■ Task ■
Return the lines where the word "that" occurs.
BEGIN Task inputs
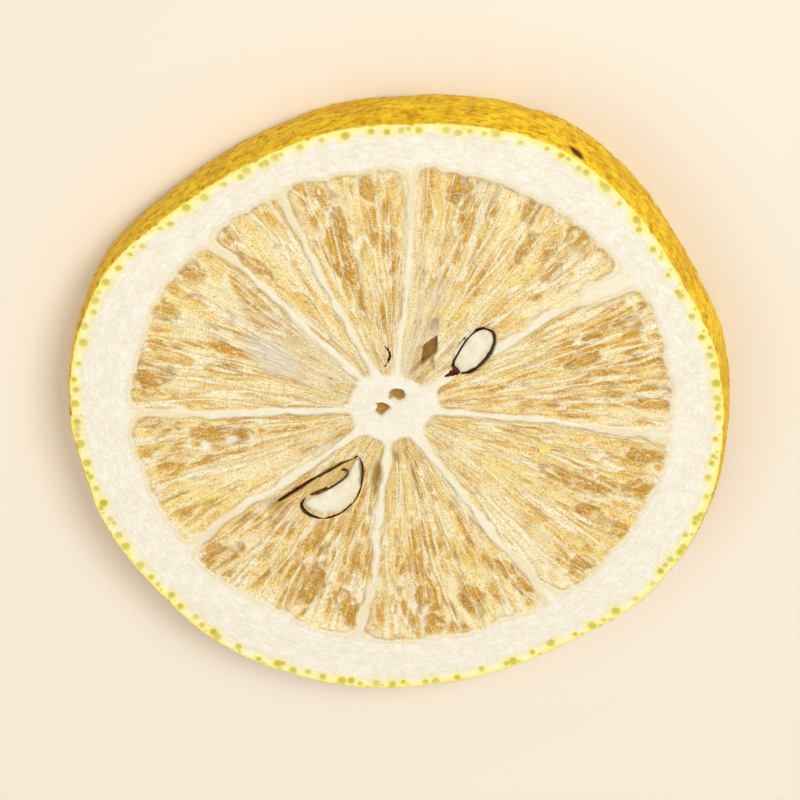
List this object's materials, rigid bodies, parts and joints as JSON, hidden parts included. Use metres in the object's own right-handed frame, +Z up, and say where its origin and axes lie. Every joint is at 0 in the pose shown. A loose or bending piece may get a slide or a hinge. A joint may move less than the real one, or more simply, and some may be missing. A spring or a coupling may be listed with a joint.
{
  "type": "dried lemon slice",
  "caption": "Round cross-cut slice of dried lemon with peel, white pith, sunken pulp segments round a pale core, and two cut seeds; lies flat.",
  "frame": {"origin": "middle of the slice's box, on the cut face it lies on", "axes": "+Z up through the slice's thickness, towards the face with the seeds; +Y towards the side where the cut wall of the peel is seen; +X to its right, seen from above"},
  "size_m": [0.0558, 0.0554, 0.0052],
  "materials": {
    "pulp": "dried pulp: straw-gold cells between cream fibres, matt with faint gloss",
    "peel": "golden yellow dried peel, dimpled with oil glands, satin",
    "pith": "cream-white spongy pith and segment walls, matt",
    "seed": "cream kernel in a thin dark brown skin"
  },
  "bodies": {
    "root": {"lemon_slice": "pulp"}
  },
  "joints": []
}
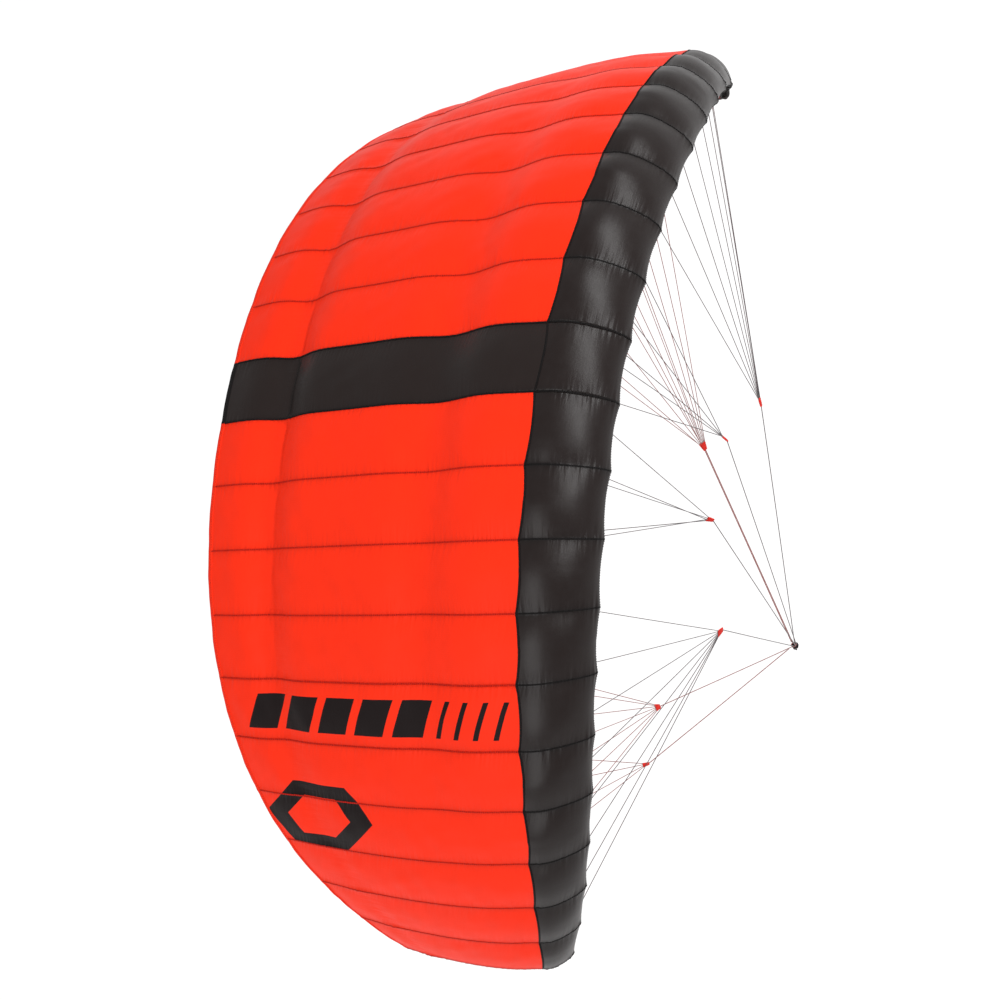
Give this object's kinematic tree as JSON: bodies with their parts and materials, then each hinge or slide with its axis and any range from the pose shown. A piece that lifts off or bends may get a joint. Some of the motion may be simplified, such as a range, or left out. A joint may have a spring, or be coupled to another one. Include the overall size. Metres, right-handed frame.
{
  "type": "ram-air foil kite",
  "caption": "Arc-shaped ram-air foil power kite with a dark leading edge band, ribbed cells, trailing-edge brake flaps and a cascaded bridle meeting at one tow point.",
  "frame": {"origin": "tow point, at the centre of the tow tab's lower face, which holds the kite", "axes": "+Z from the tow point towards the centre of the canopy, X along the span, leading edge towards -Y"},
  "size_m": [2.5546, 1.2261, 2.1254],
  "materials": {
    "red_ripstop": "satin coated ripstop nylon",
    "black_ripstop": "satin coated ripstop nylon",
    "inlet_mesh": "open woven mesh",
    "rib_cloth": "matt coated nylon",
    "grey_line": "braided sheath",
    "red_line": "braided sheath",
    "black_webbing": "woven webbing"
  },
  "bodies": {
    "canopy": {"belly_skin_inner_left": "red_ripstop", "belly_skin_inner_right": "red_ripstop", "belly_skin_outer_left": "red_ripstop", "belly_skin_outer_right": "red_ripstop", "centre_belly": "red_ripstop", "centre_nose_band": "black_ripstop", "centre_stripe": "black_ripstop", "front_inner_fan_left": "grey_line", "front_inner_fan_right": "grey_line", "front_inner_main_line_left": "grey_line", "front_inner_main_line_right": "grey_line", "front_outer_fan_left": "grey_line", "front_outer_fan_right": "grey_line", "front_outer_main_line_left": "grey_line", "front_outer_main_line_right": "grey_line", "inlet_mesh_left": "inlet_mesh", "inlet_mesh_right": "inlet_mesh", "nose_band_inner_left": "black_ripstop", "nose_band_inner_right": "black_ripstop", "nose_band_outer_left": "black_ripstop", "nose_band_outer_right": "black_ripstop", "rear_fan_left": "grey_line", "rear_fan_right": "grey_line", "rear_main_line_left": "grey_line", "rear_main_line_right": "grey_line", "rib_left_00": "rib_cloth", "rib_left_01": "rib_cloth", "rib_left_02": "rib_cloth", "rib_left_03": "rib_cloth", "rib_left_04": "rib_cloth", "rib_left_05": "rib_cloth", "rib_left_06": "rib_cloth", "rib_left_07": "rib_cloth", "rib_left_08": "rib_cloth", "rib_left_09": "rib_cloth", "rib_left_10": "rib_cloth", "rib_right_00": "rib_cloth", "rib_right_01": "rib_cloth", "rib_right_02": "rib_cloth", "rib_right_03": "rib_cloth", "rib_right_04": "rib_cloth", "rib_right_05": "rib_cloth", "rib_right_06": "rib_cloth", "rib_right_07": "rib_cloth", "rib_right_08": "rib_cloth", "rib_right_09": "rib_cloth", "rib_right_10": "rib_cloth", "top_skin_inner_left": "red_ripstop", "top_skin_inner_right": "red_ripstop", "top_skin_outer_left": "red_ripstop", "top_skin_outer_right": "red_ripstop", "tow_tab": "black_webbing"},
    "flap_left": {"trailing_flap_left": "red_ripstop"},
    "brake_bridle_left": {"brake_fan_left": "red_line", "brake_main_line_left": "red_line"},
    "pigtail_left": {"pigtail_loop_left": "black_webbing"},
    "flap_right": {"trailing_flap_right": "red_ripstop"},
    "brake_bridle_right": {"brake_fan_right": "red_line", "brake_main_line_right": "red_line"},
    "pigtail_right": {"pigtail_loop_right": "black_webbing"}
  },
  "joints": [
    {"name": "flap_left_hinge", "type": "hinge", "parent": "canopy", "child": "flap_left", "pos_m": [-0.70465, 0.37514, 1.78432], "axis": [-0.594, -0.1413, -0.792], "range_deg": [0, 20], "stiffness_Nm_per_rad": 0.6},
    {"name": "brake_bridle_left_pivot", "type": "hinge", "parent": "flap_left", "child": "brake_bridle_left", "pos_m": [-1.02403, 0.51051, 1.45414], "axis": [-0.594, -0.1413, -0.792], "range_deg": [-20, 0]},
    {"name": "pigtail_left_swing", "type": "hinge", "parent": "canopy", "child": "pigtail_left", "pos_m": [-0.0085, 0, 0.005], "axis": [1, 0, 0], "range_deg": [-75, 75]},
    {"name": "flap_right_hinge", "type": "hinge", "parent": "canopy", "child": "flap_right", "pos_m": [0.70465, 0.37514, 1.78432], "axis": [-0.594, 0.1413, 0.792], "range_deg": [0, 20], "stiffness_Nm_per_rad": 0.6},
    {"name": "brake_bridle_right_pivot", "type": "hinge", "parent": "flap_right", "child": "brake_bridle_right", "pos_m": [1.02403, 0.51051, 1.45414], "axis": [-0.594, 0.1413, 0.792], "range_deg": [-20, 0]},
    {"name": "pigtail_right_swing", "type": "hinge", "parent": "canopy", "child": "pigtail_right", "pos_m": [0.0085, 0, 0.005], "axis": [1, 0, 0], "range_deg": [-75, 75]}
  ],
  "couplings": [
    {"joint": "brake_bridle_left_pivot", "follows": "flap_left_hinge", "ratio": -1},
    {"joint": "brake_bridle_right_pivot", "follows": "flap_right_hinge", "ratio": -1}
  ]
}
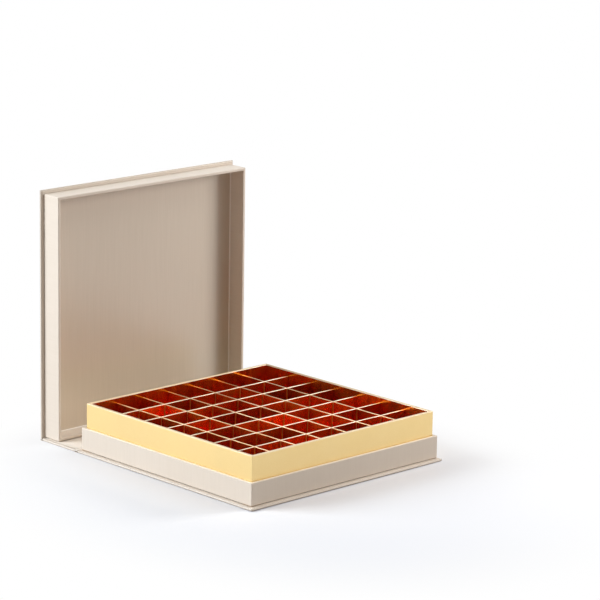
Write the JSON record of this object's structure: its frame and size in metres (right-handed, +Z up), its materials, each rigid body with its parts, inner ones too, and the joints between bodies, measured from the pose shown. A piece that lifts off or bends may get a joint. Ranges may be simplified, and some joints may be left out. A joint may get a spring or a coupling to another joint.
{
  "type": "compartment gift box",
  "caption": "Book-style rigid gift box with a hinged lid tray, a raised gilt neck and a grid of small square cells for wrapped sweets.",
  "frame": {"origin": "centre of the bottom panel's underside, which rests on the table", "axes": "+X from the hinge side to the front of the base, +Y along the hinge, +Z up; the box stands open, with its cover upright"},
  "size_m": [0.3243, 0.264, 0.2648],
  "materials": {
    "pearl_paper": "linen-embossed pearl paper, soft sheen",
    "champagne_lining": "fine-grained pearl lining paper, satin",
    "grey_board": "plain greyboard",
    "kraft_tape": "kraft corner tape",
    "gilt_paper": "satin gold foil laminated on paper",
    "gilt_card": "mirror gold foil laminated on card"
  },
  "bodies": {
    "base": {"bottom_board": "grey_board", "bottom_wrap": "pearl_paper", "bottom_liner": "pearl_paper", "base_tray_board": "grey_board", "base_tray_wrap": "pearl_paper", "base_tray_liner": "champagne_lining", "base_tray_corner_stay_1": "kraft_tape", "base_tray_corner_stay_2": "kraft_tape", "base_tray_corner_stay_3": "kraft_tape", "base_tray_corner_stay_4": "kraft_tape", "neck_board": "grey_board", "neck_wrap": "gilt_paper", "neck_corner_stay_1": "kraft_tape", "neck_corner_stay_2": "kraft_tape", "neck_corner_stay_3": "kraft_tape", "neck_corner_stay_4": "kraft_tape", "floor_card": "gilt_card", "insert_frame": "gilt_card", "long_divider_1": "gilt_card", "long_divider_2": "gilt_card", "long_divider_3": "gilt_card", "long_divider_4": "gilt_card", "long_divider_5": "gilt_card", "long_divider_6": "gilt_card", "cross_divider_1": "gilt_card", "cross_divider_2": "gilt_card", "cross_divider_3": "gilt_card", "cross_divider_4": "gilt_card", "cross_divider_5": "gilt_card", "cross_divider_6": "gilt_card"},
    "spine": {"spine_board": "grey_board", "spine_wrap": "pearl_paper", "spine_liner": "pearl_paper"},
    "lid": {"cover_board": "grey_board", "cover_wrap": "pearl_paper", "cover_liner": "pearl_paper", "lid_tray_board": "grey_board", "lid_tray_wrap": "pearl_paper", "lid_tray_liner": "champagne_lining", "lid_tray_corner_stay_1": "kraft_tape", "lid_tray_corner_stay_2": "kraft_tape", "lid_tray_corner_stay_3": "kraft_tape", "lid_tray_corner_stay_4": "kraft_tape"}
  },
  "joints": [
    {"name": "spine_fold", "type": "hinge", "parent": "base", "child": "spine", "pos_m": [-0.13237, 0, 0], "axis": [0, 1, 0], "range_deg": [0, 90]},
    {"name": "cover_fold", "type": "hinge", "parent": "spine", "child": "lid", "pos_m": [-0.19187, 0, 0], "axis": [0, -1, 0], "range_deg": [0, 90]}
  ]
}
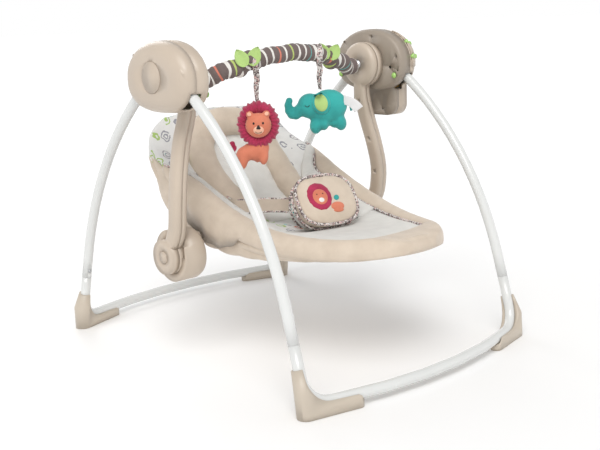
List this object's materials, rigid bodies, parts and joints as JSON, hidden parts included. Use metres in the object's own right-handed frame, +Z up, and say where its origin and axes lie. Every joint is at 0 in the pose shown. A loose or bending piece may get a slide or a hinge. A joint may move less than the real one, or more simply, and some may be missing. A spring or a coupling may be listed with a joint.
END Task inputs
■ Solution for this problem ■
Give this object's kinematic tree as JSON: bodies with their parts and materials, then each hinge or slide with its axis and any range from the pose shown. A piece that lifts off or bends may get a joint. Some of the motion may be simplified, such as a range, or left out. A joint may have a spring, or be coupled to another one. Include the overall size. Metres, right-handed frame.
Write the JSON record of this object's structure: its frame and size in metres (right-handed, +Z up), its materials, each rigid body with its parts, inner ones too, and the joints between bodies, measured from the pose shown. A piece that lifts off or bends may get a joint. Ranges may be simplified, and some joints may be left out. A joint may get a spring or a coupling to another joint.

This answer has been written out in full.